The rubbery thing is some sort of a glue that protects the circuitry from shorting. I've done a few servos using an ordinary 60W soldering iron. I usually make the wires shorter to fit the cars perfectly and make it look neat on installing the electronics on the car. No harm done on soldering. Having it reapared is ok but trying it yourself would be better. It will also help you learn how to repair such small things that not need to be sent to factories or service centers.

Here's a tip on how:

1. Remove the rubbery substance from the board using a cutter or Xacto knife.
2. Unsolder all the leads from the board one at a time. Just be careful not to fry the wires because they are small and can easily burn the coats if your iron is to hot.
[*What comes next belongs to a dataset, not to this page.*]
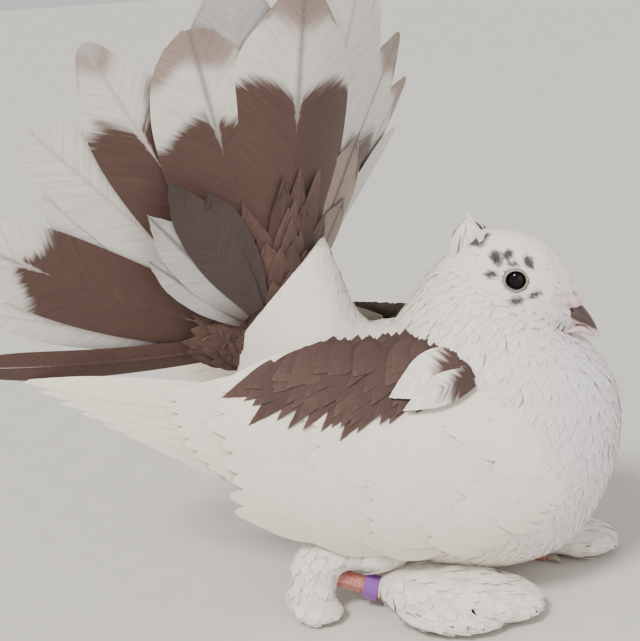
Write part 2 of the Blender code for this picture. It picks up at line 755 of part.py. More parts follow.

Blow some air on the part being unsoldered during the process to cool it from frying.
3. Remeber not to forget or better yet, write down the color codes (left, center, right) of the wires for you not to short the circuits upon soldering back to the board.
4. Cut the leads in your desired length and splice the edges. Solder the wires back to the board one by one and make sure you solder all the wires to the right color codes. Blow with air during soldering all three wires, again to cool off and prevent the coats from frying.
5. Run the Xacto knife on each side of the wires on the board to remove the unneccessary leads especially in between the three wires.
6. Aside from shoe goo, you can also use Elmer's glue or something equivalent to it. Apply it to the soldered edges of the wires on the board to protect it from short circuit.

Your servo should be ready for use again after these procedures.

Another tip, you can also wrap all three servo wires from connector to the edges with shrinking tube for added protection against stripping the wire coats off. Do this before soldering the wires back to the board.

To do all these, all you need are guts and confidence. I hope it helps. Good luck!!!